▸ DIRECTIVE
Repeat exactly, please, the lines that begin at the start of the listing and end at the line holding "of bare, broken".

▸ DATA PROVIDED
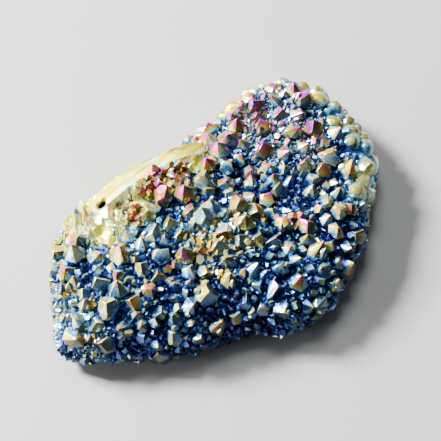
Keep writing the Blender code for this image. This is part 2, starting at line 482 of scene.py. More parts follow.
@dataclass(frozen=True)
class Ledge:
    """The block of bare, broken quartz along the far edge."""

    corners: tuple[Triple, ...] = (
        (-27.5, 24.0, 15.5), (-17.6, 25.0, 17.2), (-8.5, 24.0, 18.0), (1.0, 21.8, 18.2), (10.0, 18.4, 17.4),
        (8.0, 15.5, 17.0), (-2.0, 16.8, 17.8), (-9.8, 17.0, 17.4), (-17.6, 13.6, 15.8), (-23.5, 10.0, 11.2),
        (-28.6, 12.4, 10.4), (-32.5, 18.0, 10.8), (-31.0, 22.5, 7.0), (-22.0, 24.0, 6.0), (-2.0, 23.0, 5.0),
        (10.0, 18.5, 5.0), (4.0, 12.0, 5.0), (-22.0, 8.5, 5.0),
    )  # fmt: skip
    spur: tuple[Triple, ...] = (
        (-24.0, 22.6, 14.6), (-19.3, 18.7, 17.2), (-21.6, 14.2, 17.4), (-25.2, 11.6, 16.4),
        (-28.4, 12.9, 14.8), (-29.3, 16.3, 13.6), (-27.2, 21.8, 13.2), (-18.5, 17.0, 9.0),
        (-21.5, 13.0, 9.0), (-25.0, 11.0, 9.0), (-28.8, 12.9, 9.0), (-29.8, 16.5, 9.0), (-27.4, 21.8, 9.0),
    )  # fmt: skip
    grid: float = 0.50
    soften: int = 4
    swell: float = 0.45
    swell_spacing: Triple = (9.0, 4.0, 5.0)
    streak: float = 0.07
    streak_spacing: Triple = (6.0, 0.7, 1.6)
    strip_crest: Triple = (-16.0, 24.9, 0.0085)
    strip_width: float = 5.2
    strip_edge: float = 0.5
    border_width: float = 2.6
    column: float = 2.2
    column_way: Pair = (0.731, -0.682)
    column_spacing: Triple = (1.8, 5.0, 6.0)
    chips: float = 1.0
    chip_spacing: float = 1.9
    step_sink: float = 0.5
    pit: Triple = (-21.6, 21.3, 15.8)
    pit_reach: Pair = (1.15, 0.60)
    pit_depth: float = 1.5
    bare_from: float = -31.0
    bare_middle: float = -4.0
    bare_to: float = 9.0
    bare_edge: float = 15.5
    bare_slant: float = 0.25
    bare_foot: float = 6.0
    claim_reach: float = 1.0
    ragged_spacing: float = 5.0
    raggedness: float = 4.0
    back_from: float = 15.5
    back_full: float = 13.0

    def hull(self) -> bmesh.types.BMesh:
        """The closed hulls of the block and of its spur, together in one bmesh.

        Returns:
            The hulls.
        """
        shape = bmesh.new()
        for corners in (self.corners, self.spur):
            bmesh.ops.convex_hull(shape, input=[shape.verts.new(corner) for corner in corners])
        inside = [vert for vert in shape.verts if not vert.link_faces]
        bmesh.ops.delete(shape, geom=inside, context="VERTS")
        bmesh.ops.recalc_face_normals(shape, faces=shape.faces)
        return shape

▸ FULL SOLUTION
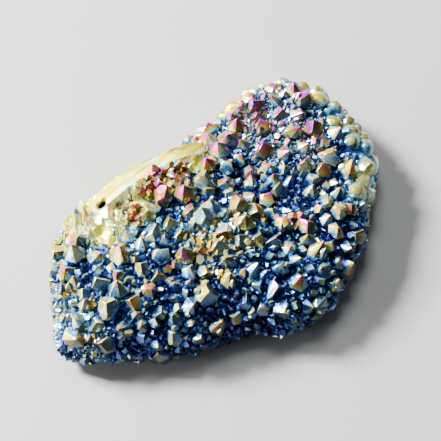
Keep writing the Blender code for this image. This is part 2, starting at line 482 of scene.py. More parts follow.
@dataclass(frozen=True)
class Ledge:
    """The block of bare, broken quartz along the far edge."""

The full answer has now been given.